>>>>

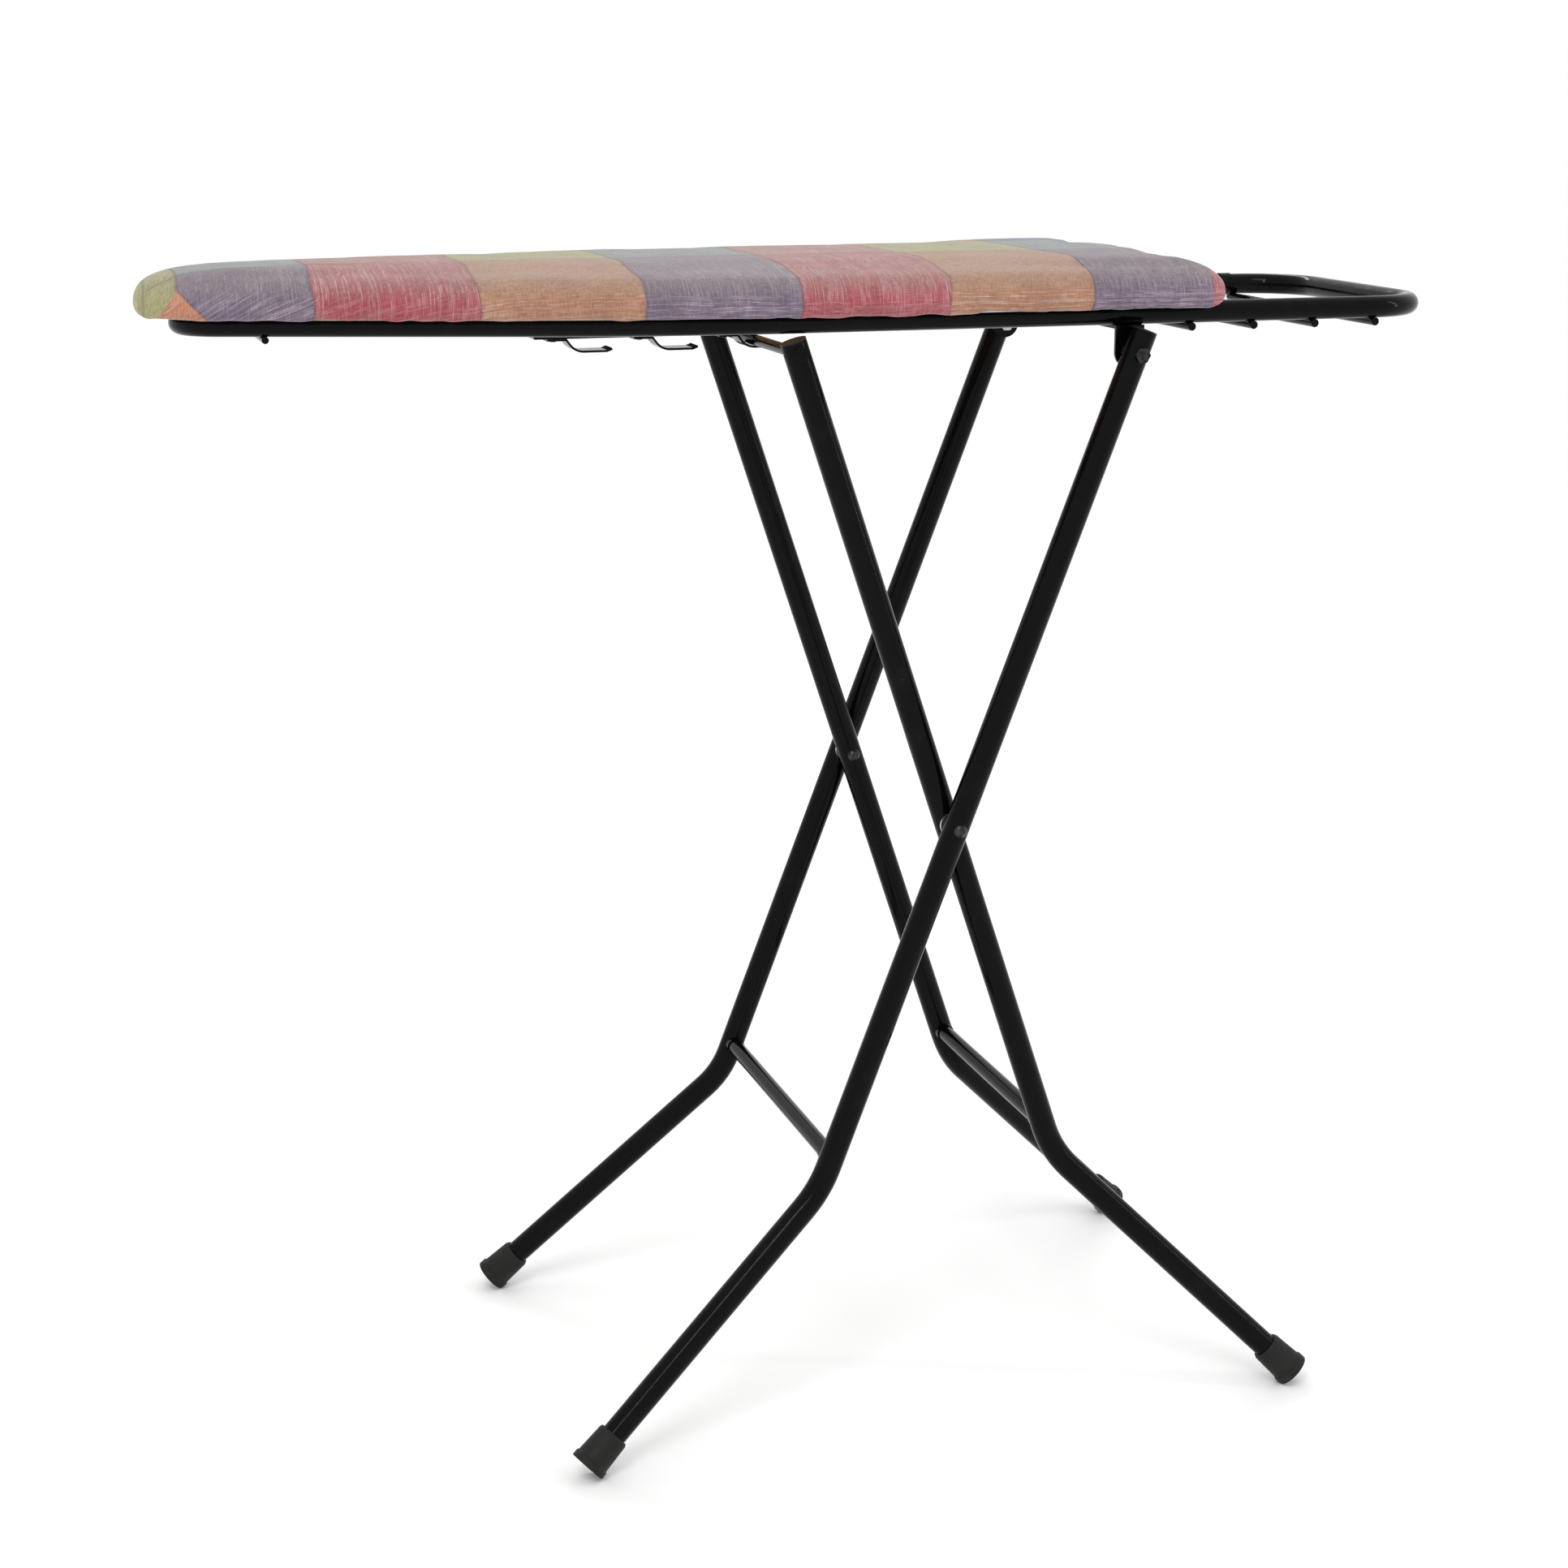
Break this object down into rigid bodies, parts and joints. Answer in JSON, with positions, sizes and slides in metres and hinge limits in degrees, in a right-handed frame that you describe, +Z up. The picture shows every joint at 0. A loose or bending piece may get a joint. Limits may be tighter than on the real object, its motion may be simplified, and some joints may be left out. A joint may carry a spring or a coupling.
{
  "type": "ironing board",
  "caption": "Free-standing ironing board with a padded tapered top, tube frame with iron rest, crossed folding legs, J-shaped height hooks and rubber feet.",
  "frame": {"origin": "on the floor, under the middle of the overall length and width", "axes": "+X along the board from the nose to the iron rest, +Y across it towards the back, +Z up"},
  "size_m": [0.941, 0.389, 0.8595],
  "materials": {
    "cover_fabric": "woven check cotton patchwork",
    "pad_felt": "needled felt",
    "elastic": "flat woven elastic",
    "plywood": "sanded plywood",
    "black_enamel": "gloss black enamel on steel",
    "dark_steel": "black finished steel",
    "zinc": "bright zinc plate",
    "black_rubber": "matte moulded rubber",
    "black_plastic": "moulded plastic"
  },
  "bodies": {
    "board": {"cover": "cover_fabric", "pad": "pad_felt", "hem_elastic": "elastic", "board_panel": "plywood", "nose_tube": "black_enamel", "rest_tube": "black_enamel", "tube_joint_sleeve": "black_enamel", "nose_cross_rod": "black_enamel", "rest_rod_1": "black_enamel", "rest_rod_2": "black_enamel", "rest_rod_3": "black_enamel", "rest_rod_4": "black_enamel", "mounting_tabs": "black_enamel", "tab_screws": "zinc", "pivot_bracket": "black_enamel", "pivot_bolts": "dark_steel", "pivot_nuts": "zinc", "pivot_washers": "zinc", "hook_carrier": "black_enamel", "carrier_screws": "zinc", "height_hook_1": "black_enamel", "height_hook_2": "black_enamel", "height_hook_3": "black_enamel", "hook_rivets": "black_enamel"},
    "outer_legs": {"outer_leg_front": "black_enamel", "outer_leg_back": "black_enamel", "outer_strut": "black_enamel", "outer_leg_plugs": "black_plastic", "crossing_rivets": "dark_steel", "crossing_washers": "zinc", "outer_foot_front": "black_rubber", "outer_foot_back": "black_rubber"},
    "inner_legs": {"inner_leg_front": "black_enamel", "inner_leg_back": "black_enamel", "inner_strut": "black_enamel", "inner_leg_plugs": "black_plastic", "catch_bar": "black_enamel", "inner_foot_front": "black_rubber", "inner_foot_back": "black_rubber"}
  },
  "joints": [
    {"name": "leg_fold", "type": "hinge", "parent": "board", "child": "outer_legs", "pos_m": [0.2175, 0, 0.797], "axis": [0, 1, 0], "range_deg": [0, 60]},
    {"name": "scissor", "type": "hinge", "parent": "outer_legs", "child": "inner_legs", "pos_m": [0.08634, 0, 0.45584], "axis": [0, 1, 0], "range_deg": [-122, 0]}
  ],
  "couplings": [
    {"joint": "scissor", "follows": "leg_fold", "ratio": -2.03}
  ]
}
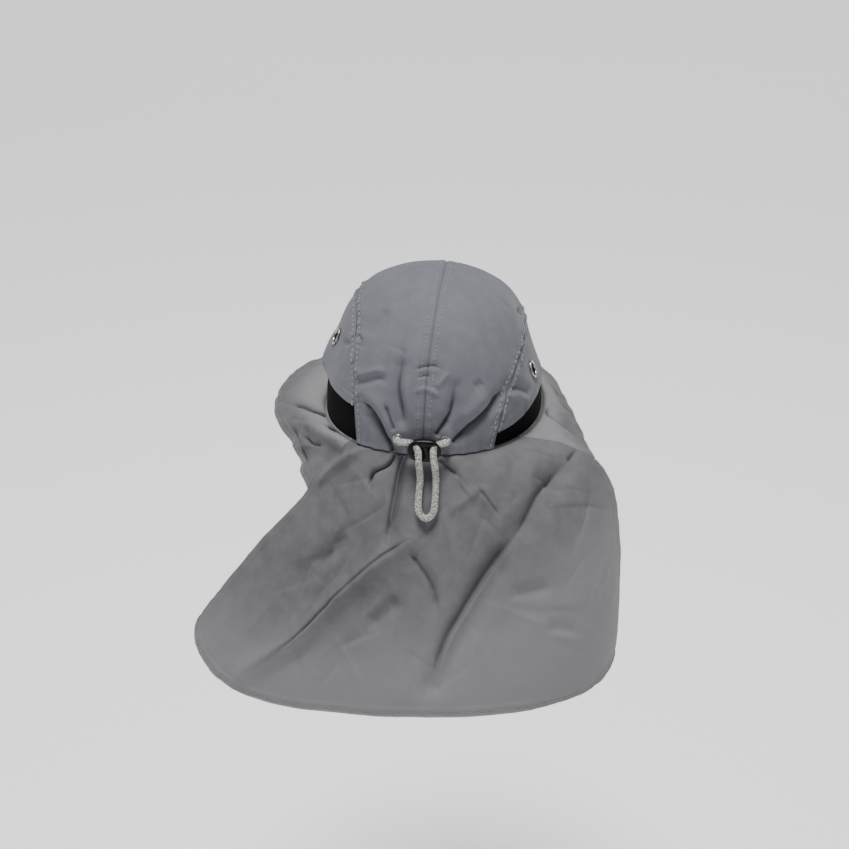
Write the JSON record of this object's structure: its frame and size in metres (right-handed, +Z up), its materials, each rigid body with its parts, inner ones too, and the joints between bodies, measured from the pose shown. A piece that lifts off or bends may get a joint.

<<<<

▶ _Challenge_
Reproduce the records in full, exactly as written.

▶ _Exercise solution_
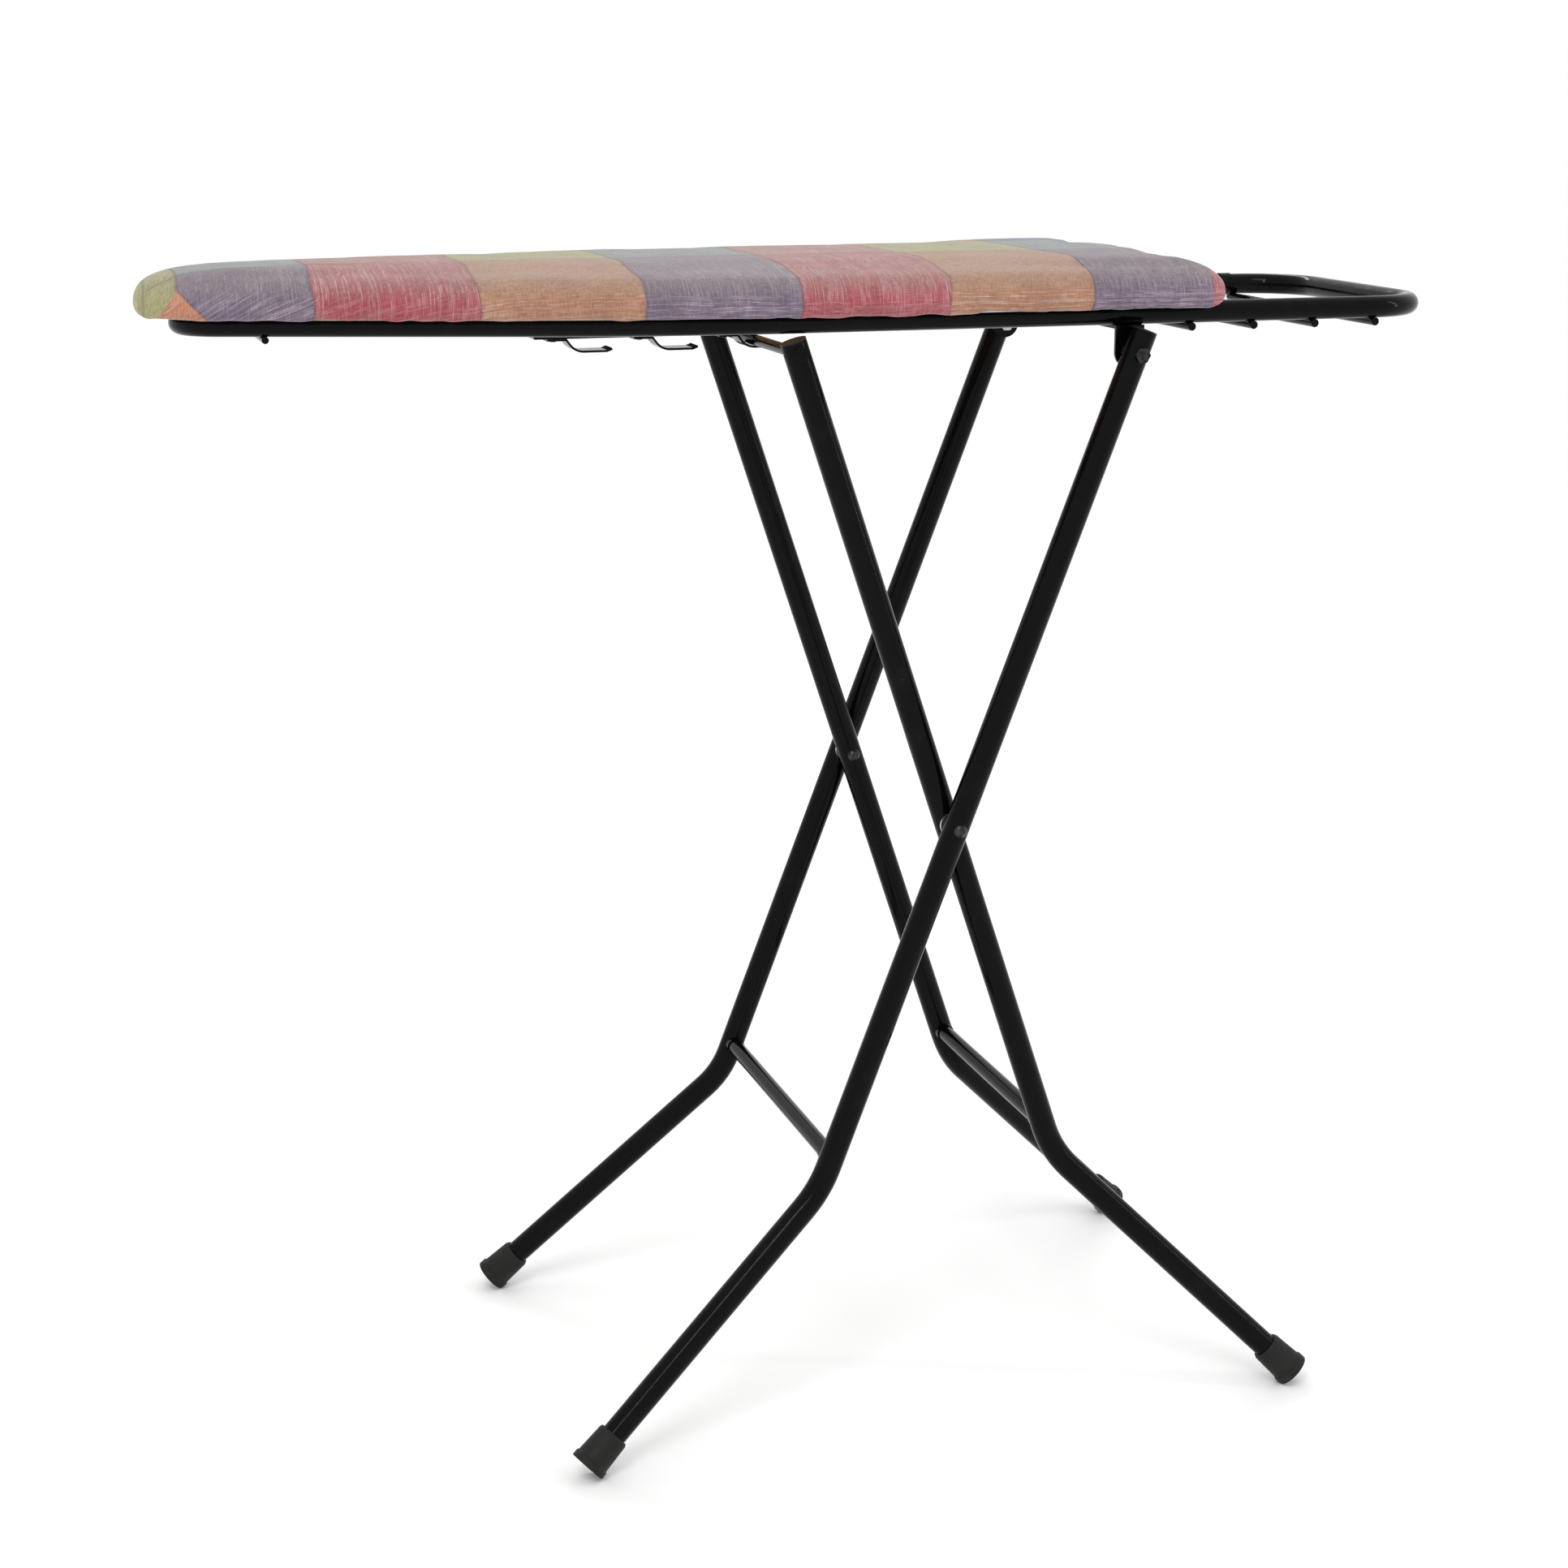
Break this object down into rigid bodies, parts and joints. Answer in JSON, with positions, sizes and slides in metres and hinge limits in degrees, in a right-handed frame that you describe, +Z up. The picture shows every joint at 0. A loose or bending piece may get a joint. Limits may be tighter than on the real object, its motion may be simplified, and some joints may be left out. A joint may carry a spring or a coupling.
{
  "type": "ironing board",
  "caption": "Free-standing ironing board with a padded tapered top, tube frame with iron rest, crossed folding legs, J-shaped height hooks and rubber feet.",
  "frame": {"origin": "on the floor, under the middle of the overall length and width", "axes": "+X along the board from the nose to the iron rest, +Y across it towards the back, +Z up"},
  "size_m": [0.941, 0.389, 0.8595],
  "materials": {
    "cover_fabric": "woven check cotton patchwork",
    "pad_felt": "needled felt",
    "elastic": "flat woven elastic",
    "plywood": "sanded plywood",
    "black_enamel": "gloss black enamel on steel",
    "dark_steel": "black finished steel",
    "zinc": "bright zinc plate",
    "black_rubber": "matte moulded rubber",
    "black_plastic": "moulded plastic"
  },
  "bodies": {
    "board": {"cover": "cover_fabric", "pad": "pad_felt", "hem_elastic": "elastic", "board_panel": "plywood", "nose_tube": "black_enamel", "rest_tube": "black_enamel", "tube_joint_sleeve": "black_enamel", "nose_cross_rod": "black_enamel", "rest_rod_1": "black_enamel", "rest_rod_2": "black_enamel", "rest_rod_3": "black_enamel", "rest_rod_4": "black_enamel", "mounting_tabs": "black_enamel", "tab_screws": "zinc", "pivot_bracket": "black_enamel", "pivot_bolts": "dark_steel", "pivot_nuts": "zinc", "pivot_washers": "zinc", "hook_carrier": "black_enamel", "carrier_screws": "zinc", "height_hook_1": "black_enamel", "height_hook_2": "black_enamel", "height_hook_3": "black_enamel", "hook_rivets": "black_enamel"},
    "outer_legs": {"outer_leg_front": "black_enamel", "outer_leg_back": "black_enamel", "outer_strut": "black_enamel", "outer_leg_plugs": "black_plastic", "crossing_rivets": "dark_steel", "crossing_washers": "zinc", "outer_foot_front": "black_rubber", "outer_foot_back": "black_rubber"},
    "inner_legs": {"inner_leg_front": "black_enamel", "inner_leg_back": "black_enamel", "inner_strut": "black_enamel", "inner_leg_plugs": "black_plastic", "catch_bar": "black_enamel", "inner_foot_front": "black_rubber", "inner_foot_back": "black_rubber"}
  },
  "joints": [
    {"name": "leg_fold", "type": "hinge", "parent": "board", "child": "outer_legs", "pos_m": [0.2175, 0, 0.797], "axis": [0, 1, 0], "range_deg": [0, 60]},
    {"name": "scissor", "type": "hinge", "parent": "outer_legs", "child": "inner_legs", "pos_m": [0.08634, 0, 0.45584], "axis": [0, 1, 0], "range_deg": [-122, 0]}
  ],
  "couplings": [
    {"joint": "scissor", "follows": "leg_fold", "ratio": -2.03}
  ]
}
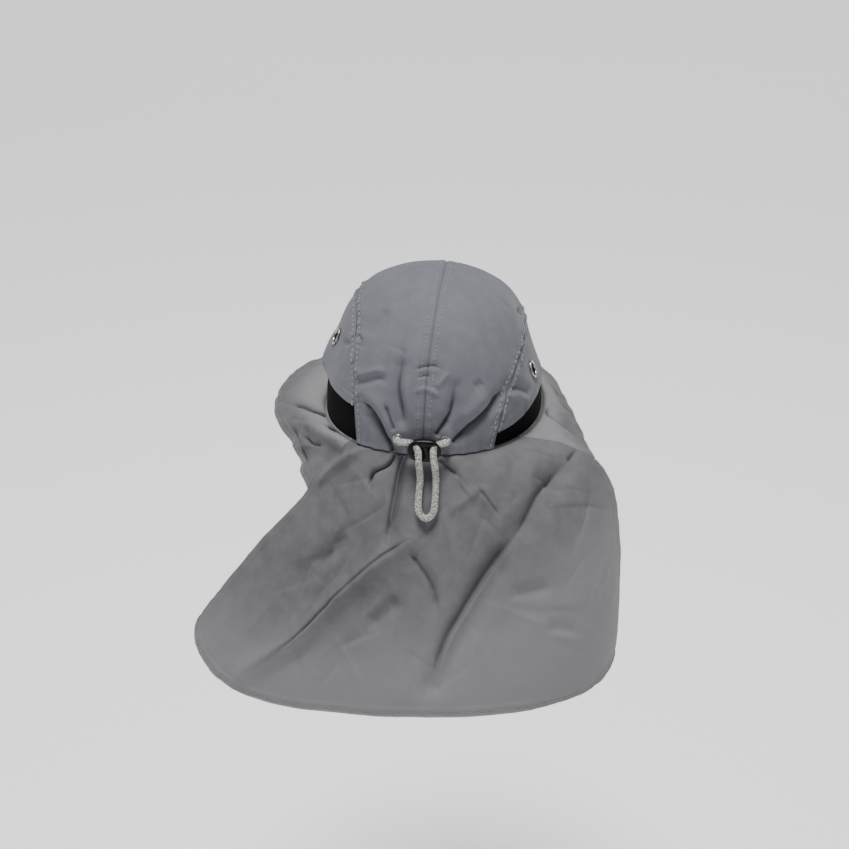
Write the JSON record of this object's structure: its frame and size in metres (right-handed, +Z up), its materials, each rigid body with its parts, inner ones too, and the joints between bodies, measured from the pose shown. A piece that lifts off or bends may get a joint.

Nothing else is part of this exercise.